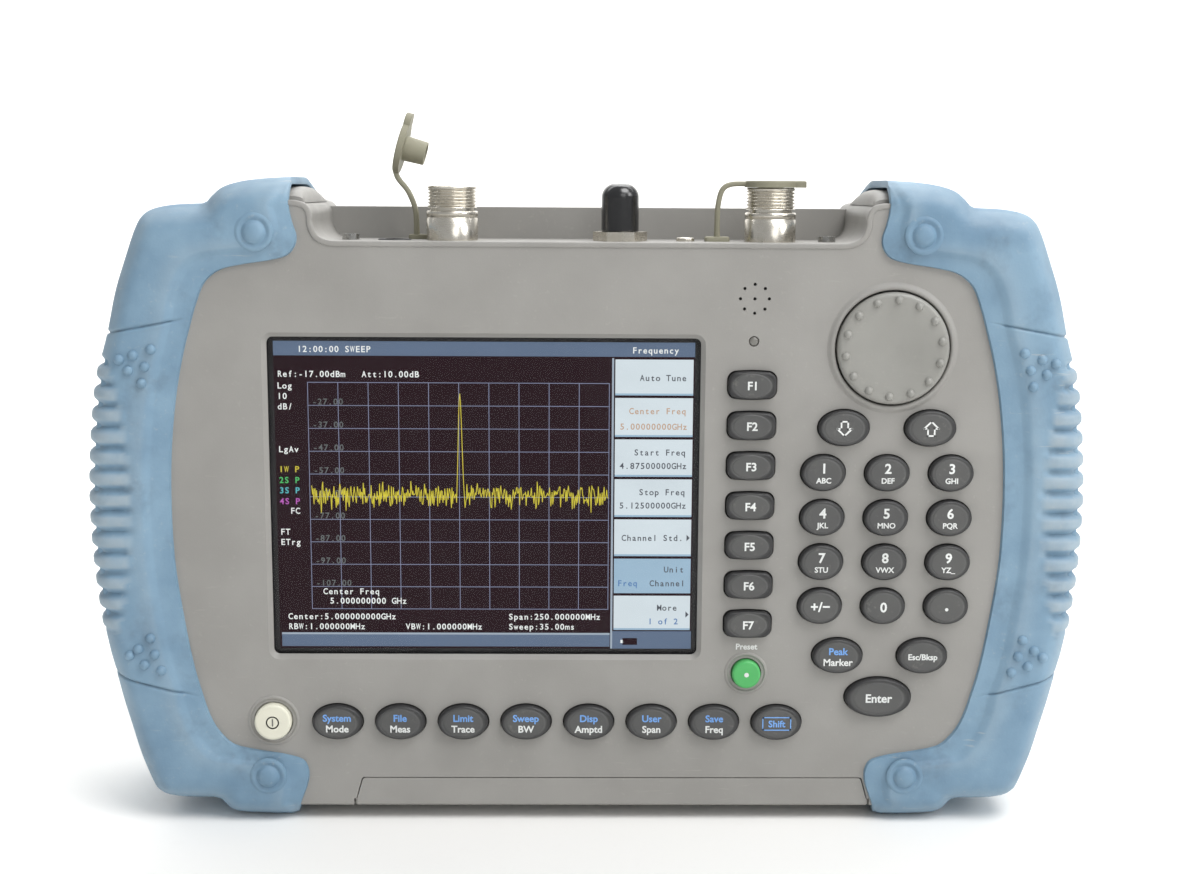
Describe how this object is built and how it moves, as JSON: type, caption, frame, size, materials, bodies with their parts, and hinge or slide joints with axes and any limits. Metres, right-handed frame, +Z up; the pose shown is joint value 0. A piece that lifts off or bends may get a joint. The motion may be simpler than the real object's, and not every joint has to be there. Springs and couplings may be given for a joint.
{
  "type": "spectrum analyzer",
  "caption": "Handheld spectrum analyzer with a colour screen, keypad, tuning knob, rubber corner bumpers, capped coaxial connectors along the top and a tilt bail.",
  "frame": {"origin": "bottom centre of the case, on the surface its two rubber feet stand on, midway between face and back", "axes": "+X to the right seen from the front, +Y from the face to the back, +Z up towards the connectors"},
  "size_m": [0.3182, 0.069, 0.228],
  "materials": {
    "housing": "fine moulded texture",
    "bumper": "soft blue rubber with worn patches",
    "key_rubber": "matt charcoal silicone",
    "power_key": "cream",
    "preset_key": "green",
    "battery": "satin",
    "clear_window": "polished",
    "panel": "matt",
    "silicone": "matt",
    "board": "solder mask",
    "shield": "bead blasted",
    "dark_plastic": "satin",
    "plated": "plated",
    "nickel": "bright nickel plate",
    "cap_rubber": "soft moulded",
    "vinyl": "glossy vinyl",
    "screw_steel": "zinc plated",
    "knob": "fine moulded texture"
  },
  "bodies": {
    "root": {"front_housing": "housing", "rear_housing": "housing", "left_bumper": "bumper", "right_bumper": "bumper", "battery_cover": "housing", "battery_pack": "battery", "display_window": "clear_window", "display_module": "panel", "keypad_mat": "silicone", "keypad_board": "board", "main_board": "board", "rf_module": "shield", "speaker": "dark_plastic", "encoder": "plated", "rf_input_connector": "nickel", "rf_output_connector": "nickel", "reference_connector": "nickel", "dc_jack": "dark_plastic", "headphone_jack": "nickel", "connector_cap_straps": "cap_rubber", "housing_screws": "screw_steel"},
    "soft_key_1": {"soft_key_1": "key_rubber"},
    "soft_key_2": {"soft_key_2": "key_rubber"},
    "soft_key_3": {"soft_key_3": "key_rubber"},
    "soft_key_4": {"soft_key_4": "key_rubber"},
    "soft_key_5": {"soft_key_5": "key_rubber"},
    "soft_key_6": {"soft_key_6": "key_rubber"},
    "soft_key_7": {"soft_key_7": "key_rubber"},
    "digit_key_one": {"digit_key_one": "key_rubber"},
    "digit_key_two": {"digit_key_two": "key_rubber"},
    "digit_key_three": {"digit_key_three": "key_rubber"},
    "digit_key_four": {"digit_key_four": "key_rubber"},
    "digit_key_five": {"digit_key_five": "key_rubber"},
    "digit_key_six": {"digit_key_six": "key_rubber"},
    "digit_key_seven": {"digit_key_seven": "key_rubber"},
    "digit_key_eight": {"digit_key_eight": "key_rubber"},
    "digit_key_nine": {"digit_key_nine": "key_rubber"},
    "digit_key_sign": {"digit_key_sign": "key_rubber"},
    "digit_key_zero": {"digit_key_zero": "key_rubber"},
    "digit_key_point": {"digit_key_point": "key_rubber"},
    "menu_key_mode": {"menu_key_mode": "key_rubber"},
    "menu_key_measure": {"menu_key_measure": "key_rubber"},
    "menu_key_trace": {"menu_key_trace": "key_rubber"},
    "menu_key_bandwidth": {"menu_key_bandwidth": "key_rubber"},
    "menu_key_amplitude": {"menu_key_amplitude": "key_rubber"},
    "menu_key_span": {"menu_key_span": "key_rubber"},
    "menu_key_frequency": {"menu_key_frequency": "key_rubber"},
    "menu_key_shift": {"menu_key_shift": "key_rubber"},
    "arrow_key_down": {"arrow_key_down": "key_rubber"},
    "arrow_key_up": {"arrow_key_up": "key_rubber"},
    "marker_key": {"marker_key": "key_rubber"},
    "escape_key": {"escape_key": "key_rubber"},
    "enter_key": {"enter_key": "key_rubber"},
    "power_key": {"power_key": "power_key"},
    "preset_key": {"preset_key": "preset_key"},
    "tuning_knob": {"tuning_knob": "knob"},
    "tilt_bail": {"tilt_bail": "dark_plastic"},
    "rf_input_cap": {"rf_input_cap": "cap_rubber"},
    "rf_output_cap": {"rf_output_cap": "cap_rubber"},
    "reference_cap": {"reference_cap": "vinyl"}
  },
  "joints": [
    {"name": "tuning_knob_turn", "type": "hinge", "parent": "root", "child": "tuning_knob", "pos_m": [0.095, 0, 0.155], "axis": [0, 1, 0], "continuous": true},
    {"name": "tilt_bail_swing", "type": "hinge", "parent": "root", "child": "tilt_bail", "pos_m": [0, 0.0333, 0.128], "axis": [1, 0, 0], "range_deg": [0, 55]},
    {"name": "rf_input_cap_pull", "type": "slide", "parent": "root", "child": "rf_input_cap", "axis": [0, 0, 1], "range_m": [0, 0.012], "deforming": ["connector_cap_straps"]},
    {"name": "rf_output_cap_sway", "type": "hinge", "parent": "root", "child": "rf_output_cap", "pos_m": [-0.057, 0.0055, 0.189], "axis": [0, 1, 0], "range_deg": [-15, 15], "stiffness_Nm_per_rad": 0.02, "deforming": ["connector_cap_straps"]},
    {"name": "reference_cap_pull", "type": "slide", "parent": "root", "child": "reference_cap", "axis": [0, 0, 1], "range_m": [0, 0.018]},
    {"name": "soft_key_1_press", "type": "slide", "parent": "root", "child": "soft_key_1", "axis": [0, 1, 0], "range_m": [0, 0.0008], "stiffness_N_per_m": 1500, "springref_m": -0.0004},
    {"name": "soft_key_2_press", "type": "slide", "parent": "root", "child": "soft_key_2", "axis": [0, 1, 0], "range_m": [0, 0.0008], "stiffness_N_per_m": 1500, "springref_m": -0.0004},
    {"name": "soft_key_3_press", "type": "slide", "parent": "root", "child": "soft_key_3", "axis": [0, 1, 0], "range_m": [0, 0.0008], "stiffness_N_per_m": 1500, "springref_m": -0.0004},
    {"name": "soft_key_4_press", "type": "slide", "parent": "root", "child": "soft_key_4", "axis": [0, 1, 0], "range_m": [0, 0.0008], "stiffness_N_per_m": 1500, "springref_m": -0.0004},
    {"name": "soft_key_5_press", "type": "slide", "parent": "root", "child": "soft_key_5", "axis": [0, 1, 0], "range_m": [0, 0.0008], "stiffness_N_per_m": 1500, "springref_m": -0.0004},
    {"name": "soft_key_6_press", "type": "slide", "parent": "root", "child": "soft_key_6", "axis": [0, 1, 0], "range_m": [0, 0.0008], "stiffness_N_per_m": 1500, "springref_m": -0.0004},
    {"name": "soft_key_7_press", "type": "slide", "parent": "root", "child": "soft_key_7", "axis": [0, 1, 0], "range_m": [0, 0.0008], "stiffness_N_per_m": 1500, "springref_m": -0.0004},
    {"name": "digit_key_one_press", "type": "slide", "parent": "root", "child": "digit_key_one", "axis": [0, 1, 0], "range_m": [0, 0.0008], "stiffness_N_per_m": 1500, "springref_m": -0.0004},
    {"name": "digit_key_two_press", "type": "slide", "parent": "root", "child": "digit_key_two", "axis": [0, 1, 0], "range_m": [0, 0.0008], "stiffness_N_per_m": 1500, "springref_m": -0.0004},
    {"name": "digit_key_three_press", "type": "slide", "parent": "root", "child": "digit_key_three", "axis": [0, 1, 0], "range_m": [0, 0.0008], "stiffness_N_per_m": 1500, "springref_m": -0.0004},
    {"name": "digit_key_four_press", "type": "slide", "parent": "root", "child": "digit_key_four", "axis": [0, 1, 0], "range_m": [0, 0.0008], "stiffness_N_per_m": 1500, "springref_m": -0.0004},
    {"name": "digit_key_five_press", "type": "slide", "parent": "root", "child": "digit_key_five", "axis": [0, 1, 0], "range_m": [0, 0.0008], "stiffness_N_per_m": 1500, "springref_m": -0.0004},
    {"name": "digit_key_six_press", "type": "slide", "parent": "root", "child": "digit_key_six", "axis": [0, 1, 0], "range_m": [0, 0.0008], "stiffness_N_per_m": 1500, "springref_m": -0.0004},
    {"name": "digit_key_seven_press", "type": "slide", "parent": "root", "child": "digit_key_seven", "axis": [0, 1, 0], "range_m": [0, 0.0008], "stiffness_N_per_m": 1500, "springref_m": -0.0004},
    {"name": "digit_key_eight_press", "type": "slide", "parent": "root", "child": "digit_key_eight", "axis": [0, 1, 0], "range_m": [0, 0.0008], "stiffness_N_per_m": 1500, "springref_m": -0.0004},
    {"name": "digit_key_nine_press", "type": "slide", "parent": "root", "child": "digit_key_nine", "axis": [0, 1, 0], "range_m": [0, 0.0008], "stiffness_N_per_m": 1500, "springref_m": -0.0004},
    {"name": "digit_key_sign_press", "type": "slide", "parent": "root", "child": "digit_key_sign", "axis": [0, 1, 0], "range_m": [0, 0.0008], "stiffness_N_per_m": 1500, "springref_m": -0.0004},
    {"name": "digit_key_zero_press", "type": "slide", "parent": "root", "child": "digit_key_zero", "axis": [0, 1, 0], "range_m": [0, 0.0008], "stiffness_N_per_m": 1500, "springref_m": -0.0004},
    {"name": "digit_key_point_press", "type": "slide", "parent": "root", "child": "digit_key_point", "axis": [0, 1, 0], "range_m": [0, 0.0008], "stiffness_N_per_m": 1500, "springref_m": -0.0004},
    {"name": "menu_key_mode_press", "type": "slide", "parent": "root", "child": "menu_key_mode", "axis": [0, 1, 0], "range_m": [0, 0.0008], "stiffness_N_per_m": 1500, "springref_m": -0.0004},
    {"name": "menu_key_measure_press", "type": "slide", "parent": "root", "child": "menu_key_measure", "axis": [0, 1, 0], "range_m": [0, 0.0008], "stiffness_N_per_m": 1500, "springref_m": -0.0004},
    {"name": "menu_key_trace_press", "type": "slide", "parent": "root", "child": "menu_key_trace", "axis": [0, 1, 0], "range_m": [0, 0.0008], "stiffness_N_per_m": 1500, "springref_m": -0.0004},
    {"name": "menu_key_bandwidth_press", "type": "slide", "parent": "root", "child": "menu_key_bandwidth", "axis": [0, 1, 0], "range_m": [0, 0.0008], "stiffness_N_per_m": 1500, "springref_m": -0.0004},
    {"name": "menu_key_amplitude_press", "type": "slide", "parent": "root", "child": "menu_key_amplitude", "axis": [0, 1, 0], "range_m": [0, 0.0008], "stiffness_N_per_m": 1500, "springref_m": -0.0004},
    {"name": "menu_key_span_press", "type": "slide", "parent": "root", "child": "menu_key_span", "axis": [0, 1, 0], "range_m": [0, 0.0008], "stiffness_N_per_m": 1500, "springref_m": -0.0004},
    {"name": "menu_key_frequency_press", "type": "slide", "parent": "root", "child": "menu_key_frequency", "axis": [0, 1, 0], "range_m": [0, 0.0008], "stiffness_N_per_m": 1500, "springref_m": -0.0004},
    {"name": "menu_key_shift_press", "type": "slide", "parent": "root", "child": "menu_key_shift", "axis": [0, 1, 0], "range_m": [0, 0.0008], "stiffness_N_per_m": 1500, "springref_m": -0.0004},
    {"name": "arrow_key_down_press", "type": "slide", "parent": "root", "child": "arrow_key_down", "axis": [0, 1, 0], "range_m": [0, 0.0008], "stiffness_N_per_m": 1500, "springref_m": -0.0004},
    {"name": "arrow_key_up_press", "type": "slide", "parent": "root", "child": "arrow_key_up", "axis": [0, 1, 0], "range_m": [0, 0.0008], "stiffness_N_per_m": 1500, "springref_m": -0.0004},
    {"name": "marker_key_press", "type": "slide", "parent": "root", "child": "marker_key", "axis": [0, 1, 0], "range_m": [0, 0.0008], "stiffness_N_per_m": 1500, "springref_m": -0.0004},
    {"name": "escape_key_press", "type": "slide", "parent": "root", "child": "escape_key", "axis": [0, 1, 0], "range_m": [0, 0.0008], "stiffness_N_per_m": 1500, "springref_m": -0.0004},
    {"name": "enter_key_press", "type": "slide", "parent": "root", "child": "enter_key", "axis": [0, 1, 0], "range_m": [0, 0.0008], "stiffness_N_per_m": 1500, "springref_m": -0.0004},
    {"name": "power_key_press", "type": "slide", "parent": "root", "child": "power_key", "axis": [0, 1, 0], "range_m": [0, 0.0008], "stiffness_N_per_m": 1500, "springref_m": -0.0004},
    {"name": "preset_key_press", "type": "slide", "parent": "root", "child": "preset_key", "axis": [0, 1, 0], "range_m": [0, 0.0008], "stiffness_N_per_m": 1500, "springref_m": -0.0004}
  ]
}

- - -

◆ **REQUIREMENTS**: Look over the listing above. Pick out and copy every line that includes "caption".

◆ **SOLUTION BELOW**:
Describe how this object is built and how it moves, as JSON: type, caption, frame, size, materials, bodies with their parts, and hinge or slide joints with axes and any limits. Metres, right-handed frame, +Z up; the pose shown is joint value 0. A piece that lifts off or bends may get a joint. The motion may be simpler than the real object's, and not every joint has to be there. Springs and couplings may be given for a joint.
  "caption": "Handheld spectrum analyzer with a colour screen, keypad, tuning knob, rubber corner bumpers, capped coaxial connectors along the top and a tilt bail.",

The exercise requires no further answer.